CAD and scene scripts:
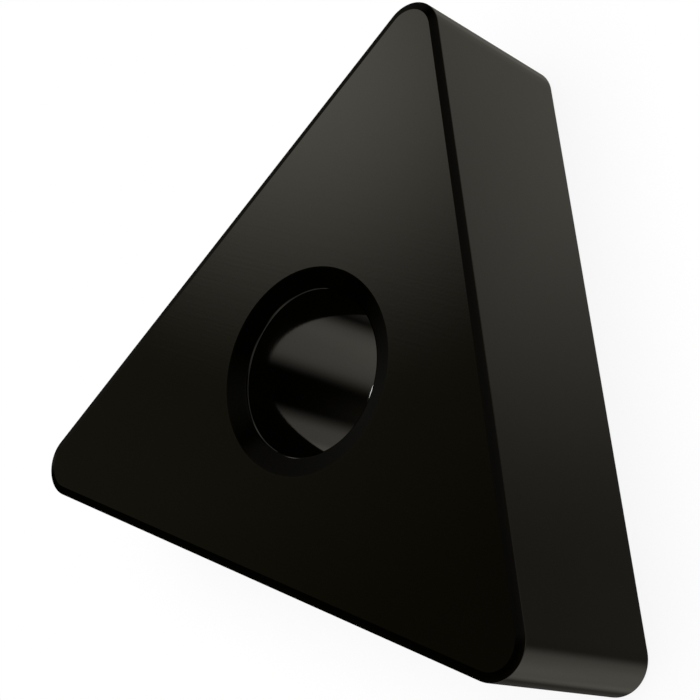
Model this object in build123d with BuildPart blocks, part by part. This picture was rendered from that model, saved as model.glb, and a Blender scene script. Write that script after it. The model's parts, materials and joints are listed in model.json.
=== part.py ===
"""Triangular indexable turning insert: one piece of sintered ceramic.

The insert lies on its seat face. The origin is where the axis of the pin hole meets the seat
plane, +Z runs up the hole to the rake face, and +Y points through one of the cutting corners.
Lengths are in millimetres and angles in degrees.
"""

import os
from math import isclose, radians, tan

from build123d import *

# The blank is an equilateral triangle with upright flanks, so the insert can be turned over.
INSCRIBED_CIRCLE = 9.525  # diameter of the circle that touches the three flanks
THICKNESS = 4.7625  # from the seat face to the rake face
NOSE_RADIUS = 0.8  # rounding of the three cutting corners

# A negative land is ground along the cutting edge, right round both faces.
LAND_WIDTH = 0.2  # measured in the plane of the face
LAND_ANGLE = 20.0  # from the plane of the face down towards the flank

# The lock pin of the tool holder goes through the middle. Both mouths are countersunk.
PIN_HOLE_DIAMETER = 3.81
COUNTERSINK_WIDTH = 0.5  # from the wall of the hole out to the rim
COUNTERSINK_ANGLE = 21.0  # from the plane of the face down into the hole
LIP_RADIUS = 0.1  # rounding where the countersink runs into the wall of the hole

LAND_DEPTH = LAND_WIDTH * tan(radians(LAND_ANGLE))
COUNTERSINK_DEPTH = COUNTERSINK_WIDTH * tan(radians(COUNTERSINK_ANGLE))
PIN_HOLE_RADIUS = PIN_HOLE_DIAMETER / 2
SEAT, RAKE = 0, -1  # places of the two flat faces, from the lowest to the highest


def is_lip(edge):
    """Whether an edge is a sharp circle where a countersink meets the wall of the hole."""
    return edge.geom_type == GeomType.CIRCLE and isclose(edge.radius, PIN_HOLE_RADIUS, abs_tol=1e-6)


with BuildPart() as cutting_insert:
    with BuildSketch() as outline:
        RegularPolygon(INSCRIBED_CIRCLE / 2, side_count=3, major_radius=False, rotation=90)
        fillet(outline.vertices(), NOSE_RADIUS)
    extrude(amount=THICKNESS)

    for end in (SEAT, RAKE):
        flat = cutting_insert.faces().filter_by(Axis.Z).sort_by(Axis.Z)[end]
        cutting_edge = flat.outer_wire().edges()
        chamfer(cutting_edge, length=LAND_WIDTH, length2=LAND_DEPTH, reference=flat)

    Hole(PIN_HOLE_RADIUS)
    for end in (SEAT, RAKE):
        flat = cutting_insert.faces().filter_by(Axis.Z).sort_by(Axis.Z)[end]
        mouth = flat.inner_wires()[0].edges()
        chamfer(mouth, length=COUNTERSINK_WIDTH, length2=COUNTERSINK_DEPTH, reference=flat)
    fillet(cutting_insert.edges().filter_by(is_lip), LIP_RADIUS)

os.makedirs("parts", exist_ok=True)
cutting_insert.part.label = "cutting_insert"
export_step(cutting_insert.part, "parts/cutting_insert.step")
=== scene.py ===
# %% [markdown]
# # A ceramic turning insert
#
# This scene shows one cutting insert for a lathe tool: a triangle of black sintered ceramic with
# rounded corners, a narrow bevelled land along its cutting edges, and a countersunk pin hole.
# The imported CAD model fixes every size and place, so the first cell loads it and notes its box.
# All lengths are in metres, as everywhere in Blender, so MM turns a drawing's numbers into metres.

import json
from math import cos, pi, radians, sin, tan

import bmesh
import bpy
from mathutils import Matrix, Vector


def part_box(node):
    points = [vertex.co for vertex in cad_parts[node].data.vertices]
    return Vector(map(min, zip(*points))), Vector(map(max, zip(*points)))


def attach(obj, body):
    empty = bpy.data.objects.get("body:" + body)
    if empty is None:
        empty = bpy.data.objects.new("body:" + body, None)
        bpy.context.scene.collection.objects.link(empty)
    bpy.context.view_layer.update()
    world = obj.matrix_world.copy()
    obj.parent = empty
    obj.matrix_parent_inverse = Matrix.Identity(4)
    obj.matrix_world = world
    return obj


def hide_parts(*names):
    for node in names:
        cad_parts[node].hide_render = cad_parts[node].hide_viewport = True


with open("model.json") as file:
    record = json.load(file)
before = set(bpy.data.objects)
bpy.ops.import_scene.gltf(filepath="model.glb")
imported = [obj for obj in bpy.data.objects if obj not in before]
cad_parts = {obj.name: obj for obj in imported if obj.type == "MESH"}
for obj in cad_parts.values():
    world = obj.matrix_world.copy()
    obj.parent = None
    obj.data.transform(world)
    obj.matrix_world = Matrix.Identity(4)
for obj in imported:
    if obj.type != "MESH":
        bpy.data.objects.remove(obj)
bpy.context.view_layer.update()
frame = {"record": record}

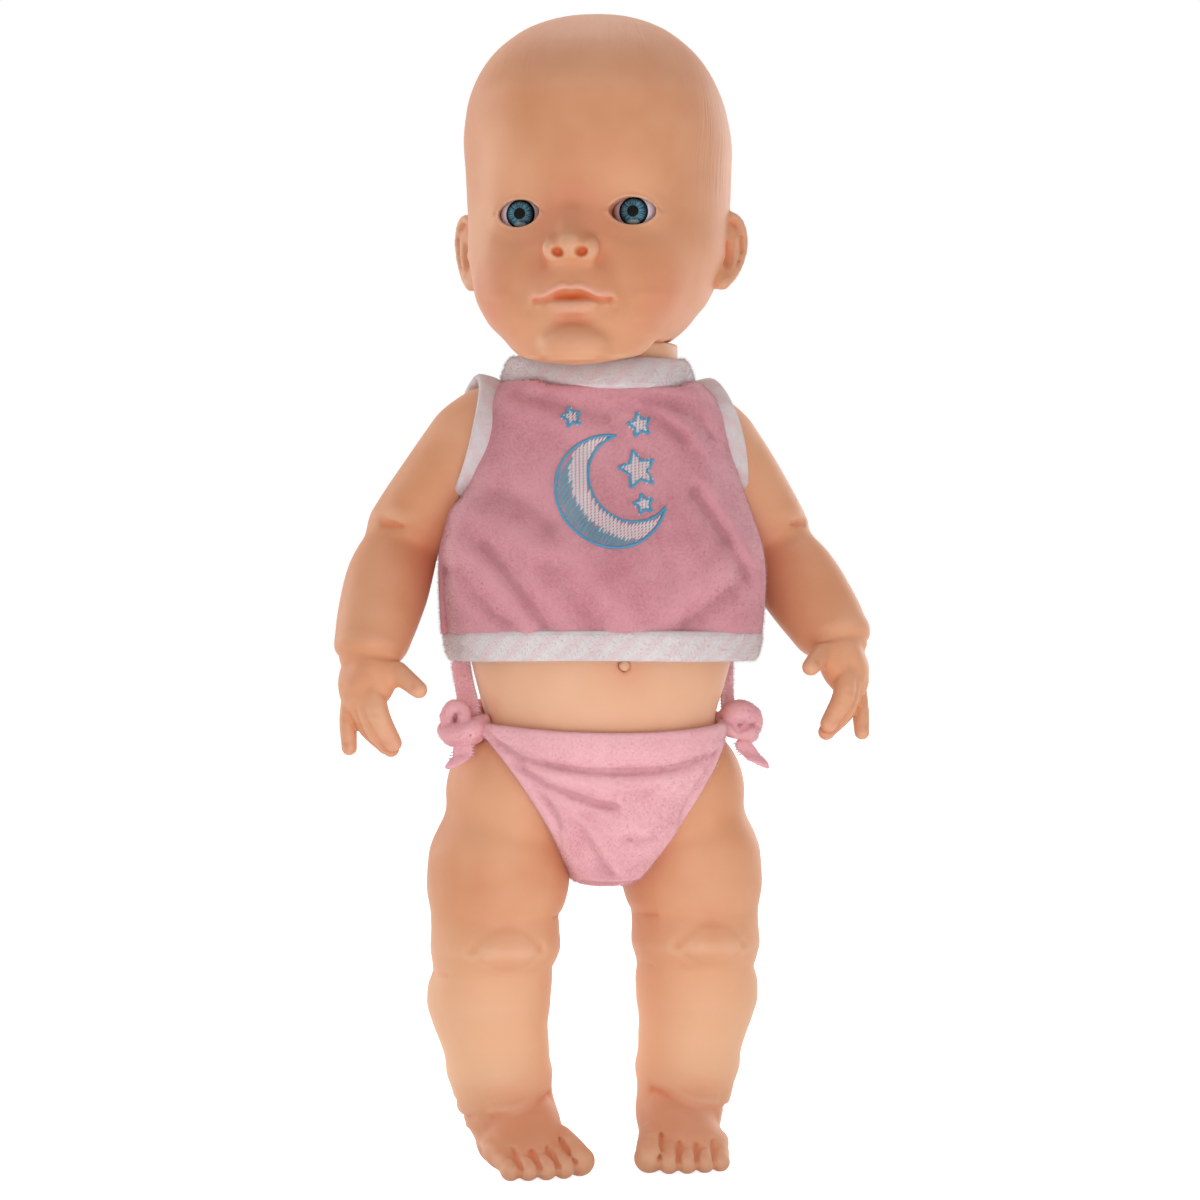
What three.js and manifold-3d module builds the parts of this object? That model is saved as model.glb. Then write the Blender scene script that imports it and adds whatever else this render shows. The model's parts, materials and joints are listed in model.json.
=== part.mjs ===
// An interactive baby doll, 430 mm tall, standing on its own feet.
//
// The doll faces -Y, its left hand is towards +X and it stands on the plane Z = 0. Lengths are millimetres.
// A two-piece hard torso holds the battery box, the circuit board, the loudspeaker and the belly switch.
// The head, the arms and the legs are thin hollow castings. Each one ends in a neck and a flange that snap
// through a round hole in the torso wall, so it turns about the axis of that hole. The clothes are a velour
// top with striped bindings and a brief that is tied at both hips.
import * as THREE from "three";
import { mergeVertices } from "three/addons/utils/BufferGeometryUtils.js";
import Module from "manifold-3d";

const wasm = await Module();
wasm.setup();

// Sizes that the whole doll shares
const GAP = 0.4; // air between two pieces that touch or turn on each other
const CAST_WALL = 3; // wall of the soft hollow castings
const SHELL_WALL = 2.6; // wall of the hard torso
const OVERRUN = 5; // how far a cutting tool reaches past what it cuts
const FAR = 500; // half the side of a block that trims at a plane
const FACET = 0.2; // how far a flat facet may stray from the true form
const SOFT_FACET = 0.62; // the same on the soft castings and the clothes
const TURN_GAP = 0.7; // air round a neck that turns in its hole
const RIGHT = -1;
const LEFT = 1;

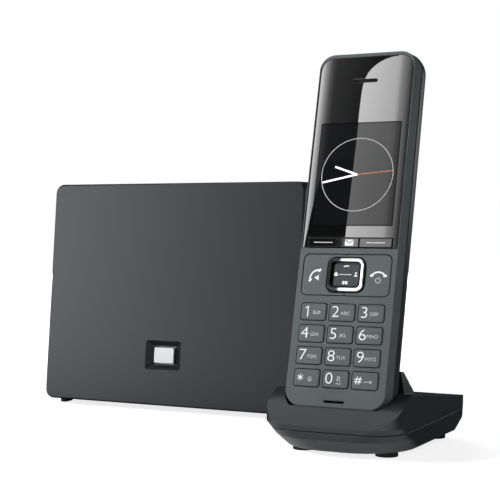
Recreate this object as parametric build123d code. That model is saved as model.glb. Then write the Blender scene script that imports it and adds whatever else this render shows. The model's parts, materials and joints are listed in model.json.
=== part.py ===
"""Cordless phone set: a handset in its charging cradle, and a separate base station.

World frame: X to the right as seen from the front, Y to the rear, Z up, floor at Z = 0.
Handset frame: X across, Y from the front face into the phone, Z along its length.
Cradle frame: X from its middle, Y from its front edge to the rear, Z up.
Base frame: X from its left side, Y from its lower front edge to the rear, Z up.
"""
from build123d import *
from math import cos, radians, sin, tan
import os

# ---------------------------------------------------------------- driving dimensions
# Handset, outside
HANDSET_LENGTH = 147.5
FACE_HALF_WIDTH = 20.7
SHELL_HALF_WIDTH = 22.2
BELLY_HALF_WIDTH = 22.5
BACK_HALF_WIDTH = 15.0
FACE_END_MARGIN = 0.7
BACK_TOP_MARGIN = 5.0
BACK_BOTTOM_MARGIN = 3.0
FRONT_SHELL_DEPTH = 4.4
BELLY_DEPTH = 9.8
HANDSET_THICKNESS = 25.0
CORNER_RADIUS = 8.0
FACE_CORNER_RADIUS = 6.4
BELLY_CORNER_RADIUS = 8.0
BELLY_EDGE_RADIUS = 10.0
BACK_CORNER_RADIUS = 7.0
BACK_EDGE_RADIUS = 3.4
FOOT_SLOPE_START = 9.0
FOOT_SLOPE_RISE = 6.5
SHELL_SEAM = 0.3
FACE_WALL = 1.9
SIDE_WALL = 1.8
RIM_WALL = 1.4
BACK_WALL = 1.7

# Handset, front face, from the top downwards; heights and steps are shares of the length
LENS_TOP_MARGIN = 2.2
LENS_HALF_WIDTH = 20.2
LENS_THICKNESS = 1.0
LENS_CORNER_RADIUS = 5.8
DISPLAY_DROP = 0.1925 * HANDSET_LENGTH
DISPLAY_WIDTH = 34.8
DISPLAY_HEIGHT = 0.2956 * HANDSET_LENGTH
DISPLAY_DEPTH = 3.2
EARPIECE_DROP = 0.0712 * HANDSET_LENGTH
EARPIECE_SLOT_WIDTH = 10.6
EARPIECE_SLOT_HEIGHT = 1.5
SOFT_KEY_DROP = 0.0339 * HANDSET_LENGTH
SOFT_KEY_HEIGHT = 0.0251 * HANDSET_LENGTH
SOFT_KEY_WIDTHS = (13.6, 8.0, 13.6)
PANEL_DROP = 0.0183 * HANDSET_LENGTH
PANEL_HALF_WIDTH = 18.5
PANEL_HEIGHT = 0.1125 * HANDSET_LENGTH
PANEL_CORNER_RADIUS = 2.2
RING_WIDTH = 15.3
RING_HEIGHT = 0.0915 * HANDSET_LENGTH
RING_CORNER_RADIUS = 3.2
RING_BAND = 1.3
PAD_GAP = 0.9
KEYPAD_DROP = 0.0237 * HANDSET_LENGTH
KEY_WIDTH = 10.6
KEY_HEIGHT = 0.0454 * HANDSET_LENGTH
KEY_COLUMN_PITCH = 12.1
KEY_ROW_PITCH = 0.0597 * HANDSET_LENGTH
KEY_CORNER_RADIUS = 0.9
MICROPHONE_DROP = 0.0373 * HANDSET_LENGTH
MICROPHONE_SLOT_WIDTH = 8.6
MICROPHONE_SLOT_HEIGHT = 1.0
MICROPHONE_CAPSULE_RAISE = 2.0

# Handset, how keys stand and travel
KEY_GAP = 0.3
KEY_PROUD = 0.45
KEY_TRAVEL = 0.6
KEY_FLANGE = 0.5
KEY_FLANGE_THICKNESS = 0.5
KEY_SEAT_GAP = 0.1
MAT_THICKNESS = 0.8
RING_PROUD = 0.9
RING_TILT = 3.0
PAD_DEPTH_BELOW_FACE = 0.2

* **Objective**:
Extract the span of lines that starts with the line containing "Hole(PIN_HOLE_RADIUS)" and ends with the line containing "# All lengths". Keep it exact and add nothing.

* **Output**:
    Hole(PIN_HOLE_RADIUS)
    for end in (SEAT, RAKE):
        flat = cutting_insert.faces().filter_by(Axis.Z).sort_by(Axis.Z)[end]
        mouth = flat.inner_wires()[0].edges()
        chamfer(mouth, length=COUNTERSINK_WIDTH, length2=COUNTERSINK_DEPTH, reference=flat)
    fillet(cutting_insert.edges().filter_by(is_lip), LIP_RADIUS)

os.makedirs("parts", exist_ok=True)
cutting_insert.part.label = "cutting_insert"
export_step(cutting_insert.part, "parts/cutting_insert.step")
=== scene.py ===
# %% [markdown]
# # A ceramic turning insert
#
# This scene shows one cutting insert for a lathe tool: a triangle of black sintered ceramic with
# rounded corners, a narrow bevelled land along its cutting edges, and a countersunk pin hole.
# The imported CAD model fixes every size and place, so the first cell loads it and notes its box.
# All lengths are in metres, as everywhere in Blender, so MM turns a drawing's numbers into metres.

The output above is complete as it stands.